Take the material below and write it all out again exactly.

:: MATERIAL ::
>> Begin

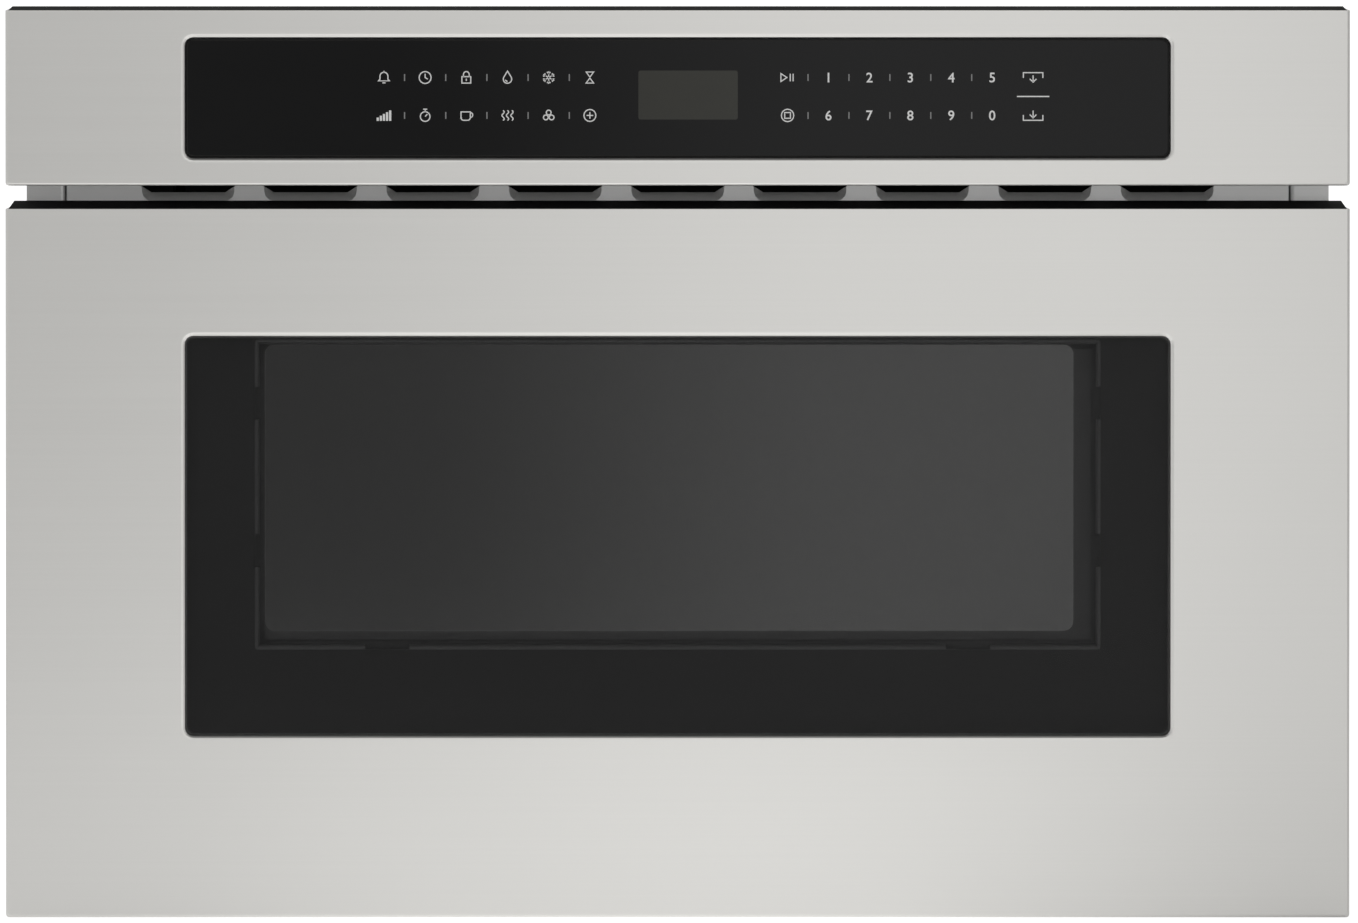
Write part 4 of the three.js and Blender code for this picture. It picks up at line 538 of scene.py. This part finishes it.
# Millimetres
INK = 0.06                      # how far the print stands proud of the glass
STROKE = 0.5
DIGIT_WEIGHT = 0.07             # how far a digit's outline stands out from the plain font's
DIGIT_SIZE = 6.2
DIGIT_SMOOTHNESS = 4            # points along each curve of a digit's outline
KEY_PITCH = 18.45
SIDE_KEYS_AWAY = 3              # pitches from the number keys' middle to the keys on either side of them
DRAWER_KEYS_LINE = 7.3          # half the length of the line between the two drawer keys
NUMBER_KEYS_MIDDLE = 104.9      # right of the object's middle
FUNCTION_KEYS_MIDDLE = -86.0
FUNCTION_KEY_PITCH = 18.57
ROW_HEIGHTS = (9.2, -7.9)       # key rows from the control glass's middle
SEPARATOR = (0.55, 3.1)         # width and length
SEPARATORS = 5                  # in a row, on either side of the display
NARROWEST_MITRE = 0.5           # cuts off the point of a stroke's sharp corner
DISPLAY_SIZE = (44.8, 22.1)
DISPLAY_CORNER = 1.0
DISPLAY_PLACE = (4.7, 1.3)      # from the object's middle, and from the control glass's middle
CORNER_STEPS = 5                # sides of a rounded corner

# Print on the back of the window's glass
PRINT_THICKNESS = 0.1
PRINT_GAP = 0.05                # from the glass, so that their faces don't coincide
PRINT_INSET = 0.3               # inside the glass's edge
PRINT_CORNER = 3.6
PRINT_CLEAR = 0.3               # from the view's edge
VIEW_CORNER = 1.5
INNER_GLASS_PAST_VIEW = (10, 5) # across, and up

# Drawings of the keys' icons, each in millimetres about its middle: lists of strokes, each a list of points
# and whether it closes


def bow(right, up, radius, start, end, steps=8):
    """Points along an arc, its angles in degrees."""
    angles = [math.radians(start + (end - start) * step / steps) for step in range(steps + 1)]
    return [(right + radius * math.cos(angle), up + radius * math.sin(angle)) for angle in angles]


def ring(right, up, radius, steps=16):
    """A full circle."""
    return bow(right, up, radius, 0, 360 - 360 / steps, steps - 1), True


def bar(left, low, right, high):
    return [(left, low), (right, low), (right, high), (left, high)], True


def line(*points):
    return list(points), False


def clock():
    return [ring(0, 0, 2.7), line((0, 1.7), (0, 0), (1.2, -0.7))]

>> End

:: TASK ANSWER ::
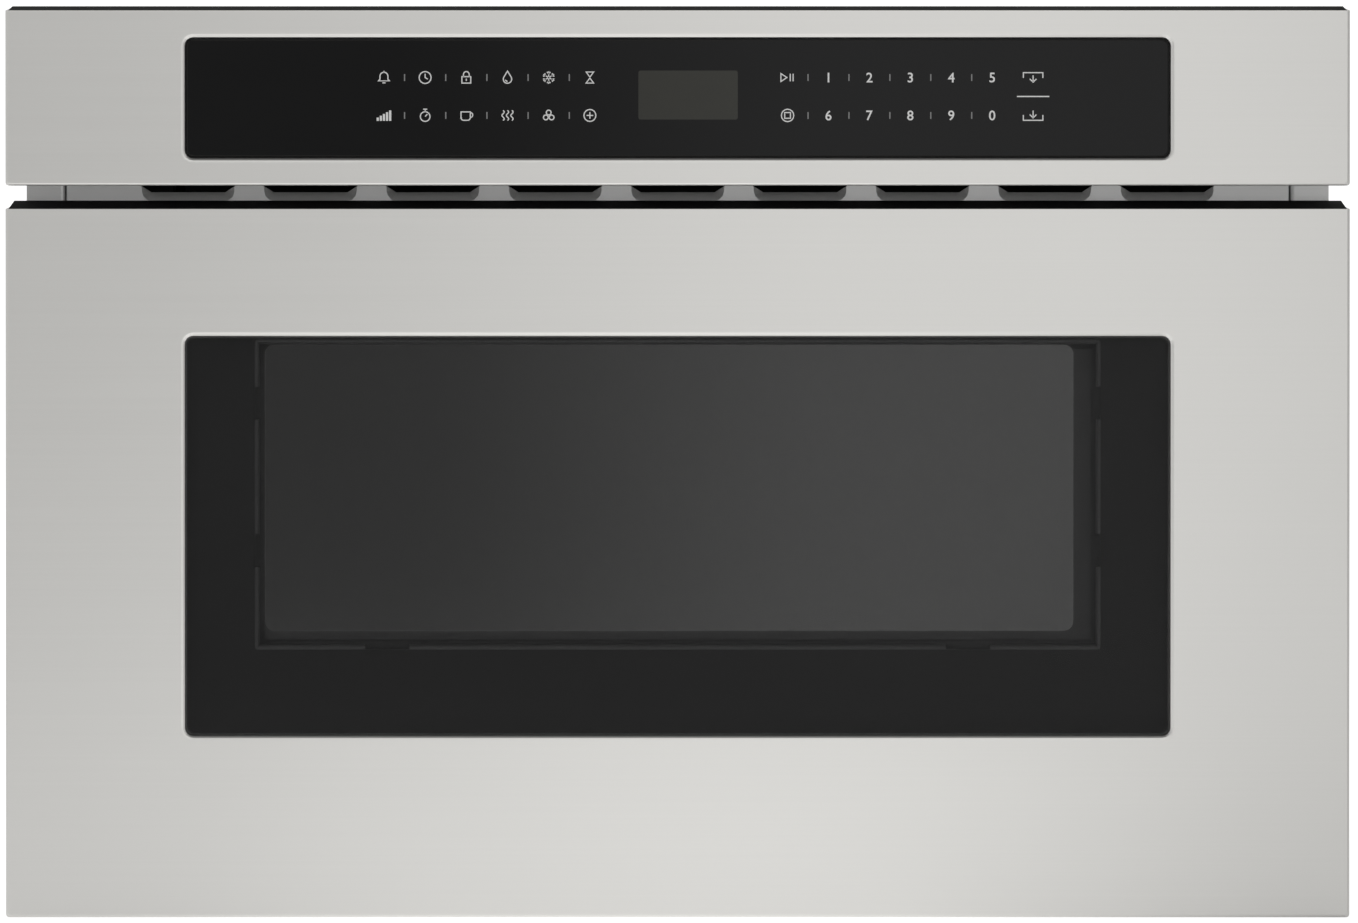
Write part 4 of the three.js and Blender code for this picture. It picks up at line 538 of scene.py. This part finishes it.
# Millimetres
INK = 0.06                      # how far the print stands proud of the glass
STROKE = 0.5
DIGIT_WEIGHT = 0.07             # how far a digit's outline stands out from the plain font's
DIGIT_SIZE = 6.2
DIGIT_SMOOTHNESS = 4            # points along each curve of a digit's outline
KEY_PITCH = 18.45
SIDE_KEYS_AWAY = 3              # pitches from the number keys' middle to the keys on either side of them
DRAWER_KEYS_LINE = 7.3          # half the length of the line between the two drawer keys
NUMBER_KEYS_MIDDLE = 104.9      # right of the object's middle
FUNCTION_KEYS_MIDDLE = -86.0
FUNCTION_KEY_PITCH = 18.57
ROW_HEIGHTS = (9.2, -7.9)       # key rows from the control glass's middle
SEPARATOR = (0.55, 3.1)         # width and length
SEPARATORS = 5                  # in a row, on either side of the display
NARROWEST_MITRE = 0.5           # cuts off the point of a stroke's sharp corner
DISPLAY_SIZE = (44.8, 22.1)
DISPLAY_CORNER = 1.0
DISPLAY_PLACE = (4.7, 1.3)      # from the object's middle, and from the control glass's middle
CORNER_STEPS = 5                # sides of a rounded corner

# Print on the back of the window's glass
PRINT_THICKNESS = 0.1
PRINT_GAP = 0.05                # from the glass, so that their faces don't coincide
PRINT_INSET = 0.3               # inside the glass's edge
PRINT_CORNER = 3.6
PRINT_CLEAR = 0.3               # from the view's edge
VIEW_CORNER = 1.5
INNER_GLASS_PAST_VIEW = (10, 5) # across, and up

# Drawings of the keys' icons, each in millimetres about its middle: lists of strokes, each a list of points
# and whether it closes


def bow(right, up, radius, start, end, steps=8):
    """Points along an arc, its angles in degrees."""
    angles = [math.radians(start + (end - start) * step / steps) for step in range(steps + 1)]
    return [(right + radius * math.cos(angle), up + radius * math.sin(angle)) for angle in angles]


def ring(right, up, radius, steps=16):
    """A full circle."""
    return bow(right, up, radius, 0, 360 - 360 / steps, steps - 1), True


def bar(left, low, right, high):
    return [(left, low), (right, low), (right, high), (left, high)], True


def line(*points):
    return list(points), False


def clock():
    return [ring(0, 0, 2.7), line((0, 1.7), (0, 0), (1.2, -0.7))]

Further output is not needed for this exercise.